Lysistrata’s movement quickly goes national, then international, as women from places as far-flung as India and Brazil get behind the “No peace, no pussy” commitment. Back home, her next step is to seize the Chicago Armory (under the command, bizarrely, of a caricatured, openly racist, Southern white general whose office is adorned with a huge Confederate flag). This prompts the riot police and even the Army to step in for a standoff. The police commissioner, a black man, argues with Lysistrata that thuggish behavior isn’t winning her side any sympathy. She finishes with a pro-Black Lives Matter speech and expresses contempt for “you and your Ben Carson sort.”
In “Spike Lee's Troublesome Chi-Raq Does Not Have the Answers,” a reviewer at the radical feminist site Jezebel called complains that the director muddied his message by incorporating “too many” points of view – by which she probably means anything other than the Black Lives Matter perspective. She resents that he puts “a large onus on black people to, in Lee’s words, ‘Wake up’ and search inward.” She’s frustrated that he said in an interview, “We cannot be out there [protesting] and then when it comes to young brothers killing themselves, then mum’s the word… You can’t ignore that we are killing ourselves, too.” Who exactly is ignoring it? the reviewer wonders.

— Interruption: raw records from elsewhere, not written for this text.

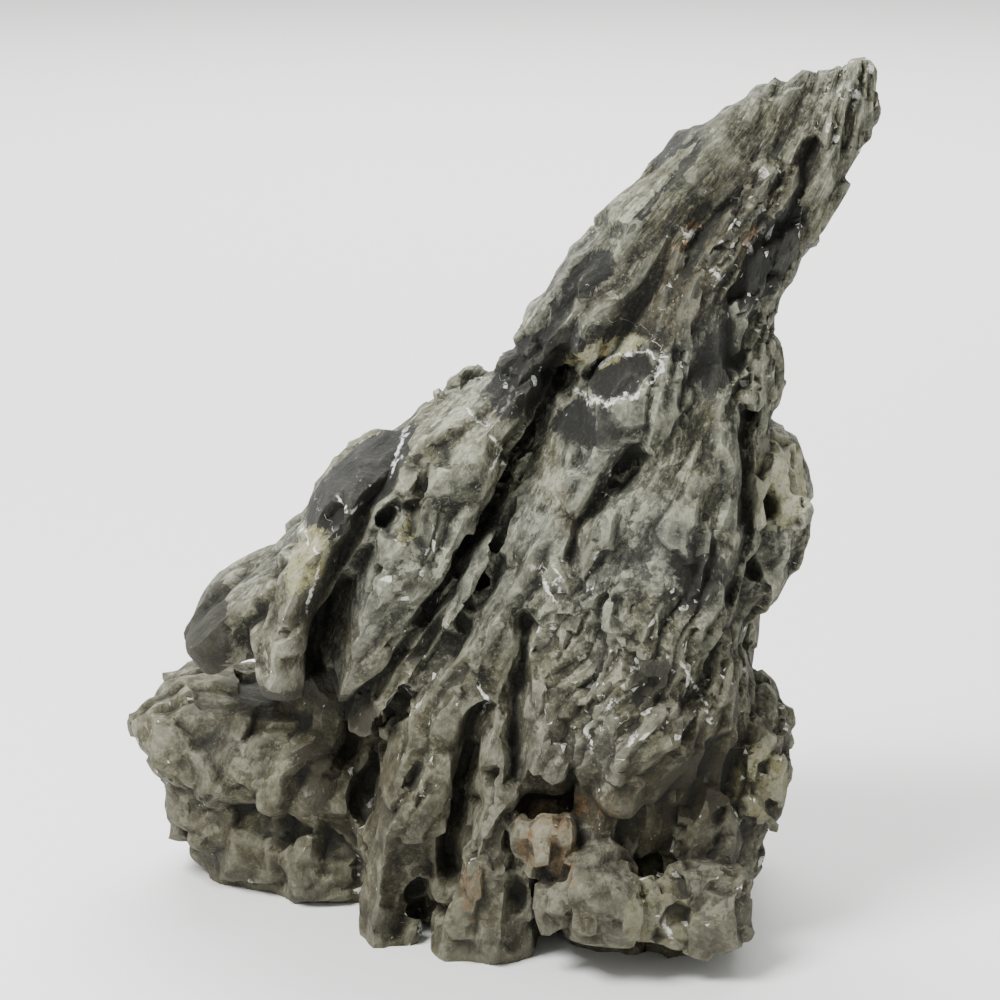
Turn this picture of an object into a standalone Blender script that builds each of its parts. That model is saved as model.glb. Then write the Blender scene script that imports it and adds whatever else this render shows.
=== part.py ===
"""A seiryu stone: one weathered, finely bedded limestone that leans to the right and ends in a thin spire.

The stone is a stack of beds that fan out from a point above its tip. Each bed that stands out is a slab,
a cornered section carried along a path in the plane y = 0, deep in y. A voxel remesh fuses the slabs.
Then flat-faced blocks, relief along the fan and clefts break the skin, and a flat cut gives it a base.
Metres, +Z up, +X to the right of the stone's front, origin at the middle of the base.
"""

import itertools
import math

import bpy
import numpy as np

MM = 0.001

# Overall sizes, in metres
FUSE_VOXEL = 0.0013
TRIANGLES = 9700
CORNERS = 7
BASE_DEPTH = 0.03

# How a slab's faces step along its path: step depth and its lengths on the front and back face, in
# millimetres, and the share of the thickness that its edges step by
STEP_DEPTH = 2.2
STEP_FRONT = 13.0
STEP_BACK = 15.0
STEP_EDGE = 11.0
STEP_THICKNESS = 0.14

# How a slab's corners wander: angle in radians, length along the path in millimetres, and squareness
WANDER_ANGLE = 0.12
WANDER_LENGTH = 26.0
SQUARENESS = 0.6

# Flat-faced blocks of the surface, in millimetres: size across the beds, in depth and along them, the
# longest move and the share of the way to their planes
BLOCK_SIZE = (11.0, 15.0, 20.0)
BLOCK_REACH = 2.0
BLOCK_SHARE = 0.5
BLOCK_SEED = 141
BLOCK_TILT = 0.5
NORMAL_ROUNDS = 7

# Middle of the stone's outline in the frame that the slabs are placed in, in millimetres
CENTRE_X = -3.15
CENTRE_Y = 5.2

# The point that the beds fan out from, and the radius at which their spacing is measured, in millimetres
FAN_X = 84.0
FAN_Z = 230.0
FAN_RADIUS = 120.0

# Noises that bend the beds and shake places: reach, length in millimetres and seed
BED_BENDS = ((5.0, 38.0, 3), (2.0, 15.0, 4))
SHAKES = ((3.0, 14.0, 71), (0.5, 4.0, 75))
CLEFT_SHAKE = (1.6, 9.0, 61)

# The relief's loss towards the tip and on the left beds
TIP_CALM = 0.45
LEFT_CALM = 0.45

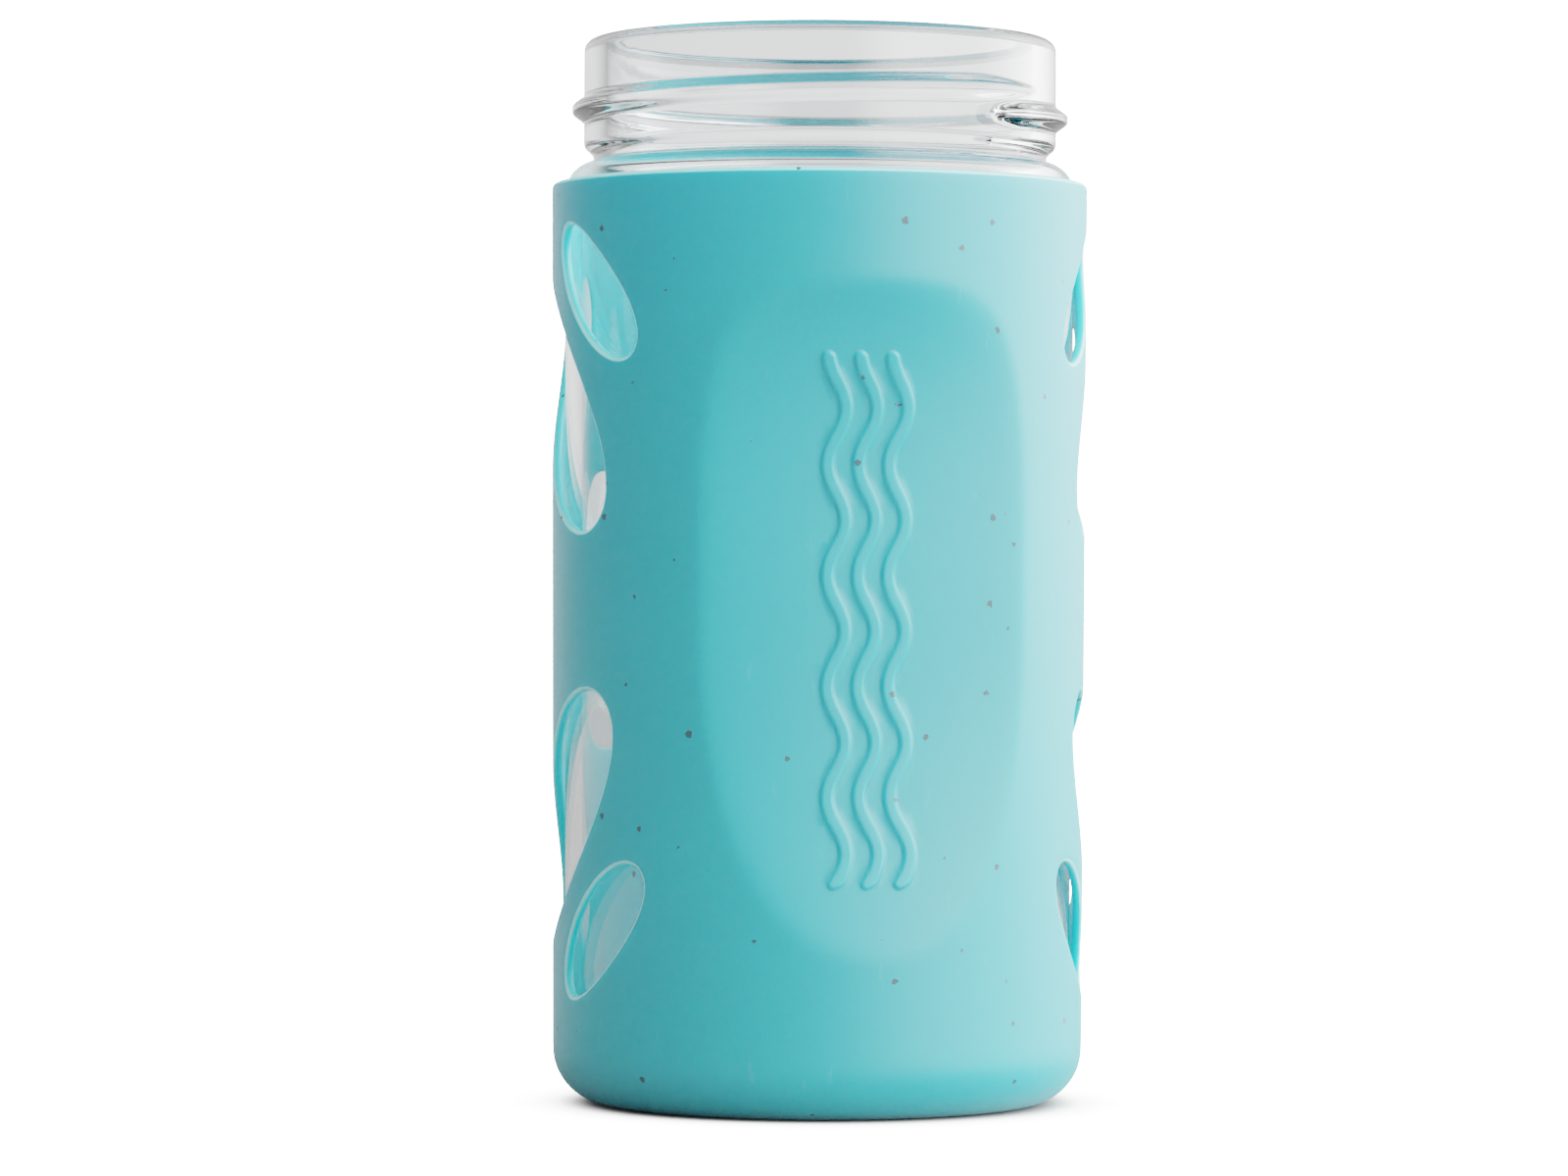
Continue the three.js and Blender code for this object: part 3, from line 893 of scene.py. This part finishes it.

Who is ignoring it? Too many young blacks. Chicago in 2016 is well on its way to setting a record pace for gun violence: in the first eleven days of the year, at least 120 victims have been either killed or wounded by gunfire, mostly from gang rivalries. Lee couldn’t have predicted that the timing of his movie (it opened in limited release in December) would be so tragically perfect.